Falso in bilancio, Renzi vira a sinistra

Il premier in direzione Pd annuncia l'addio alla «non punibilità». E fa altre promesse su scuola e concorrenza

Roma«Misure un po' più di sinistra», annuncia per il prossimo Consiglio dei ministri Matteo Renzi, dal podio della (ennesima) Direzione Pd. Lo annuncia con un sorrisetto divertito, guardando sornione la minoranza Pd schierata in platea. Il parlamentino democrat è stato convocato dal premier per dare un contentino proprio a loro, che avevano reclamato un dibattito sulla Grecia per costringere il premier a prendere posizione pro o contro Tsipras. Lui liquida agilmente la faccenda senza sbilanciarsi, ma rigirandola a suo favore: noi «continueremo a batterci in Europa per una nuova politica», contro gli eccessi di rigidità e la linea dell'austerity, «ma senza deflettere di un centimetro sulle riforme che l'Italia deve fare». Meglio se con una parte delle opposizioni, Renzi fa capire che il canale di dialogo con Fi è aperto, sia pur «senza mercimoni di emendamenti». Anche se contemporaneamente gli manda un segnale più minaccioso, che potrebbe gelare nuovamente il clima, con l'abolizione delle soglie di punibilità per il falso in bilancio, annunciata ieri dal governo.

La raffica di provvedimenti «un po' di sinistra» che annuncia serve forse anche a addolcire la pillola per la minoranza (cui non ha intenzione di concedere nulla, in particolare sull'Italicum), e a deviare sulle cose concrete che il governo fa i riflettori puntati sulla Libia e sul dibattito intervento sì-intervento no, che è complicato affrontare ora, in assenza di chiare strategie degli interlocutori internazionali. Venerdì in Consiglio dei ministri arriverà «la parte sui decreti attuativi per la fine della miriade di co.co.co, il dl sulla maternità e quello che consenta di superare il modello vecchio stile di precariato. Due pacchetti interessanti». In più, aggiunge, «introdurremo la fatturazione elettronica per superare lo scontrino di carta e faremo norme di aiuto alle aziende che vogliono investire su Expo». Poi - nel futuro - c'è lo ius soli: «Dobbiamo trasformare l'auspicio che chi nasce in Italia è italiano in legge», e la riforma della Rai «che non è più rinnovabile». Tanta carne al fuoco, secondo il classico metodo renziano che sposta sempre in avanti l'asticella da saltare.

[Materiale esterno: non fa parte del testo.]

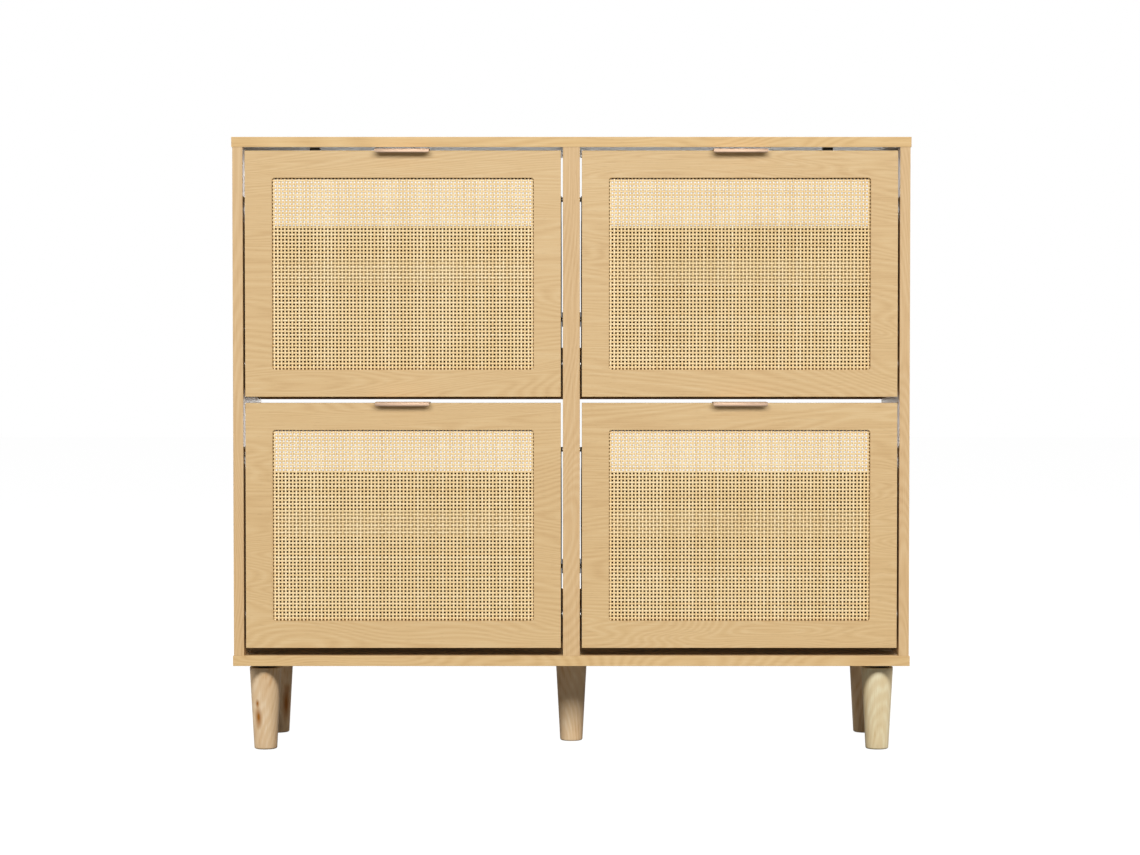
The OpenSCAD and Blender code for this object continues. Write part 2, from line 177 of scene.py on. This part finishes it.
def laminate(name, along, seed, tint=(1.0, 1.0, 1.0), painted_pale_underside=False):
    """Printed light oak foil. Its grain runs along one axis, with slow arches and fine pores.
    With painted_pale_underside, faces that point down are a plain near-white grey instead of oak: painted
    light, so the shaded gap under the top shows pale grey."""
    s = Surface(name, specular=0.2)
    along_x = along == "x"
    turn = (0, 0, 0) if along_x else (0, math.radians(90), 0)
    arches = s.place(scale=(1.1, 7.0, 7.0), turn=turn, shift=(seed * 1.7, seed, seed * 0.6))
    bands = s.noise(arches, scale=1.0, detail=2.0, rough=0.45, distortion=0.7)
    rings = s.math("SINE", s.math("MULTIPLY", bands, 420.0))
    fibre = s.noise(s.place(scale=(14, 900, 900), turn=turn, shift=(seed, 0, 0)), detail=3.0, rough=0.6)
    cloud = s.noise(s.place(scale=(2.2, 9, 9), turn=turn, shift=(seed, seed, 0)), detail=2.0)
    pores = s.noise(s.place(scale=(60, 1500, 1500), turn=turn, shift=(0, seed, 0)), detail=1.0)
    grain = s.math("ADD", s.math("MULTIPLY", rings, 0.14), s.math("MULTIPLY", fibre, 0.8))
    grain = s.math("ADD", grain, s.math("MULTIPLY", cloud, 0.29))
    foil = (srgb(198, 163, 113), srgb(208, 175, 125), srgb(214, 184, 136))
    base = s.ramp(grain, [(at, tinted(shade, tint)) for at, shade in zip((0.25, 0.55, 0.85), foil)])
    pore_mask = s.span(pores, 0.66, 0.74, 0.0, 0.45)
    shown = s.mix(pore_mask, base, tinted(srgb(174, 138, 92), tint))
    if painted_pale_underside:
        coords = s.tree.nodes.new("ShaderNodeTexCoord")
        axes = s.tree.nodes.new("ShaderNodeSeparateXYZ")
        s.link(coords.outputs["Normal"], axes.inputs["Vector"])
        # Near-white grey for the downward faces: painted light in the shaded gap under the top.
        painted_pale_grey = s.ramp(fibre, [(0.3, srgb(232, 235, 234)), (0.7, srgb(242, 245, 244))])
        shown = s.mix(s.span(axes.outputs["Z"], -0.9, -0.7, 1.0, 0.0), shown, painted_pale_grey)
    s.colour(shown)
    s.rough(s.span(fibre, 0.2, 0.8, 0.5, 0.38))
    s.bump(s.math("ADD", fibre, s.math("MULTIPLY", pores, 0.4)), 0.00005, 0.5)
    return s.material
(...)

Anche se il premier sa che sulle riforme c'è ancora molta strada da fare, e non in pianura. La riforma costituzionale tornerà in aula a Montecitorio per il voto finale nella prima decade di marzo, e di qui ad allora si lavorerà per cercare di far tornare in campo le opposizioni. Con cui Renzi è severo: con la maratona della scorsa settimana «abbiamo sconfitto il tentativo di Brunetta, Sel e Grillo di lasciare l'Italia nella palude». Il premier descrive una Forza Italia lacerata tra due linee «quella intransigente incarnata da Brunetta, che dice che le riforme fanno tutte schifo e bisogna andare subito a votare» e quella «razionale» di chi «dice che visto che le riforme le abbiamo scritte insieme è meglio concluderle e votare nel 2018». Un «travaglio che va rispettato», spiega Renzi, un «derby tra elezioni anticipate e legislatura costituente che non so come finirà». La palla è abilmente ributtata nel campo degli anti-riforme, che sono quelli - dice il premier, ben sapendo quanto la prospettiva atterrisca il grosso dei parlamentari - che vogliono andare al voto. E Renzi sta attento a separare Berlusconi (che ringrazia per la mano tesa sulla politica estera) da Brunetta. «Renato Brunetta vuole portate Forza Italia al voto subito, lanciando un'Opa sulla leadership.

Domani Berlusconi lo manda da solo al Quirinale o gli affianca una delegazione? Sono curioso di vederlo», confida a sera Renzi ai suoi. Intanto, in Aula, arriva oggi il Milleproroghe, con qualche novità: salta la modifica alle norme sulle frequenze tv, niente sanzioni per le Regioni fuori dal patto di Stabilità. E il governo porrà l'ennesima fiducia.